##### PROVIDED MATERIAL #####

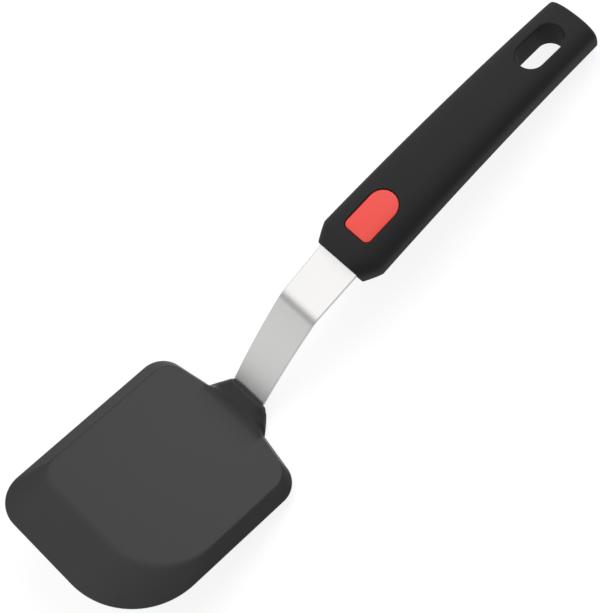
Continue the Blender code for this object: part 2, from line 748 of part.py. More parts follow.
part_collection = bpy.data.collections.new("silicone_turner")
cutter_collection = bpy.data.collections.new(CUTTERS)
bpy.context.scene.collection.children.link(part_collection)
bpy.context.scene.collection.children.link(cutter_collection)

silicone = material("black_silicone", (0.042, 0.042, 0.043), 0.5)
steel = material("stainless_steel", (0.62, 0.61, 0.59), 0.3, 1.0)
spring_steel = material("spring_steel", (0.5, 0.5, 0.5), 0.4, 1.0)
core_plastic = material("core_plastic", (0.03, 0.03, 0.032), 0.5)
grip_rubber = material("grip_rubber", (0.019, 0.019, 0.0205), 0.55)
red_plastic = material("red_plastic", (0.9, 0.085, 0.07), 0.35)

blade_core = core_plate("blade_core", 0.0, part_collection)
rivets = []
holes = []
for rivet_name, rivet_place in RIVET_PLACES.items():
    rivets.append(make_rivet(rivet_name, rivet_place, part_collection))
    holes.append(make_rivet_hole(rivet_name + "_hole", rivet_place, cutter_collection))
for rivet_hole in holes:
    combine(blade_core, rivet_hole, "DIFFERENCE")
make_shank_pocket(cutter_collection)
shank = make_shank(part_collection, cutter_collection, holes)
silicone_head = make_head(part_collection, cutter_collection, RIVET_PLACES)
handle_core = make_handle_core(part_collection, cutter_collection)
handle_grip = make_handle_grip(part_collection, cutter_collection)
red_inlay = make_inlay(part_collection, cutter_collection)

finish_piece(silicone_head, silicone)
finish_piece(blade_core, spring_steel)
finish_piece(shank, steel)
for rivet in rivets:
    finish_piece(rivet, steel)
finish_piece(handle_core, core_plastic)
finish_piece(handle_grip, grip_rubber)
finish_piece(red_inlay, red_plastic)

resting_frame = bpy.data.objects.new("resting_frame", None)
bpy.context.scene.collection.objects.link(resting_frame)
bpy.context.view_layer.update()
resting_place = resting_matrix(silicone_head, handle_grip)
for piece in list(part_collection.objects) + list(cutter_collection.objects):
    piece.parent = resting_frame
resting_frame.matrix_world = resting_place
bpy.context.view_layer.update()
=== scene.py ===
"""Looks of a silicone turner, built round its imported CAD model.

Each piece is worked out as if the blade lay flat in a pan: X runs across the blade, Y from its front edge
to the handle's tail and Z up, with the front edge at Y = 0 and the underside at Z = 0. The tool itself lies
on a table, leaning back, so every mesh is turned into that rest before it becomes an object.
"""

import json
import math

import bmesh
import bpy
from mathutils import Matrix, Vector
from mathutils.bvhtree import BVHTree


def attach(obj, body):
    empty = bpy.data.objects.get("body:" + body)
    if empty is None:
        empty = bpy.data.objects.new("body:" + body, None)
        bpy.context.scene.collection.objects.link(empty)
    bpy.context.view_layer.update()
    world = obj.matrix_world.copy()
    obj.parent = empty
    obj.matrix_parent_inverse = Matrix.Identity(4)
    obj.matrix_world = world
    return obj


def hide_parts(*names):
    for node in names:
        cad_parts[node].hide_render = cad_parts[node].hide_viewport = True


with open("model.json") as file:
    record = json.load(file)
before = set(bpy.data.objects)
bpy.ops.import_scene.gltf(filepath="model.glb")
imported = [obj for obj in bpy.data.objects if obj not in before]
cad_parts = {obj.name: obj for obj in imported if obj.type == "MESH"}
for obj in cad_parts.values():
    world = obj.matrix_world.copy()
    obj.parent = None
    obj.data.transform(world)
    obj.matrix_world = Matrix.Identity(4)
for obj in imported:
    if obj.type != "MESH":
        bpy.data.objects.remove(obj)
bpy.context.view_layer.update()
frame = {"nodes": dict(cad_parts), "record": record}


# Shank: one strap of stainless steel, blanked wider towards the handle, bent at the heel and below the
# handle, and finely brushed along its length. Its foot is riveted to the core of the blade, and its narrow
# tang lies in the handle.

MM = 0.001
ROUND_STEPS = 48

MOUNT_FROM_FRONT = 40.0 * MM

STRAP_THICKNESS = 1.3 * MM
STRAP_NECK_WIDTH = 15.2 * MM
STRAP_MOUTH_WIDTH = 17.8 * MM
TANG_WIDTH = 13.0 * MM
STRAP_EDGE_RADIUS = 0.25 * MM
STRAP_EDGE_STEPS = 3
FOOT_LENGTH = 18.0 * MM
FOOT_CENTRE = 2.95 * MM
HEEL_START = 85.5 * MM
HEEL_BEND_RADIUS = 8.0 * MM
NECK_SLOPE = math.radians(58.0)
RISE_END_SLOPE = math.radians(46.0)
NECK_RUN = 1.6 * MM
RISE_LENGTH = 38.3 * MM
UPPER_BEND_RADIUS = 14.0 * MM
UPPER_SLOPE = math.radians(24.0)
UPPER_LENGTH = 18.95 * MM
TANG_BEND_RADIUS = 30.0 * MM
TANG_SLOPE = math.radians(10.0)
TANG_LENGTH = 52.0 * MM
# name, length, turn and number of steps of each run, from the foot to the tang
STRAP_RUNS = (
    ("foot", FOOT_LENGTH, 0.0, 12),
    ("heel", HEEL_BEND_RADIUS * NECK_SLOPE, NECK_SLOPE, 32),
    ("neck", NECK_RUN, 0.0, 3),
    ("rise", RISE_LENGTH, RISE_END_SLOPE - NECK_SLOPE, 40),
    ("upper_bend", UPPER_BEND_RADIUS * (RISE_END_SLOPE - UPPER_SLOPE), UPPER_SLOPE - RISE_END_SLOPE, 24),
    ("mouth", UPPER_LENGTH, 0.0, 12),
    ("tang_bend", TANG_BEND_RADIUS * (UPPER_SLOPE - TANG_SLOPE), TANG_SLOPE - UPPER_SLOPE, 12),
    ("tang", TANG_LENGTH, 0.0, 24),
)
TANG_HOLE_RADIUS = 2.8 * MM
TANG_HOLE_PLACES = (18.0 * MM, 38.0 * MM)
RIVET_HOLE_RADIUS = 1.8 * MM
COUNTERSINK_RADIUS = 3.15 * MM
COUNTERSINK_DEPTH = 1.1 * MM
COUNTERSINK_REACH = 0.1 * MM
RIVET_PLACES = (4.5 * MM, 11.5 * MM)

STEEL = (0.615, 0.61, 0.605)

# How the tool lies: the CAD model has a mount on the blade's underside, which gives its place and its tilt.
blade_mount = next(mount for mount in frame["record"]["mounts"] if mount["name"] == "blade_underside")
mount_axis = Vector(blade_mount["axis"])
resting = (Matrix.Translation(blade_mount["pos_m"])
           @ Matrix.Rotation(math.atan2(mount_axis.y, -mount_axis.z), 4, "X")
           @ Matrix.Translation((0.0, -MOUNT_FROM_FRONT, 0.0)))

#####

> **THE EXERCISE**:
Starting with the line with "finish_piece(red_inlay, red_plastic)" and ending with the line with "obj.parent = None", extract every line exactly and nothing outside that span.

> **SOLUTION TO THIS TASK**:
finish_piece(red_inlay, red_plastic)

resting_frame = bpy.data.objects.new("resting_frame", None)
bpy.context.scene.collection.objects.link(resting_frame)
bpy.context.view_layer.update()
resting_place = resting_matrix(silicone_head, handle_grip)
for piece in list(part_collection.objects) + list(cutter_collection.objects):
    piece.parent = resting_frame
resting_frame.matrix_world = resting_place
bpy.context.view_layer.update()
=== scene.py ===
"""Looks of a silicone turner, built round its imported CAD model.

Each piece is worked out as if the blade lay flat in a pan: X runs across the blade, Y from its front edge
to the handle's tail and Z up, with the front edge at Y = 0 and the underside at Z = 0. The tool itself lies
on a table, leaning back, so every mesh is turned into that rest before it becomes an object.
"""

import json
import math

import bmesh
import bpy
from mathutils import Matrix, Vector
from mathutils.bvhtree import BVHTree


def attach(obj, body):
    empty = bpy.data.objects.get("body:" + body)
    if empty is None:
        empty = bpy.data.objects.new("body:" + body, None)
        bpy.context.scene.collection.objects.link(empty)
    bpy.context.view_layer.update()
    world = obj.matrix_world.copy()
    obj.parent = empty
    obj.matrix_parent_inverse = Matrix.Identity(4)
    obj.matrix_world = world
    return obj


def hide_parts(*names):
    for node in names:
        cad_parts[node].hide_render = cad_parts[node].hide_viewport = True


with open("model.json") as file:
    record = json.load(file)
before = set(bpy.data.objects)
bpy.ops.import_scene.gltf(filepath="model.glb")
imported = [obj for obj in bpy.data.objects if obj not in before]
cad_parts = {obj.name: obj for obj in imported if obj.type == "MESH"}
for obj in cad_parts.values():
    world = obj.matrix_world.copy()
    obj.parent = None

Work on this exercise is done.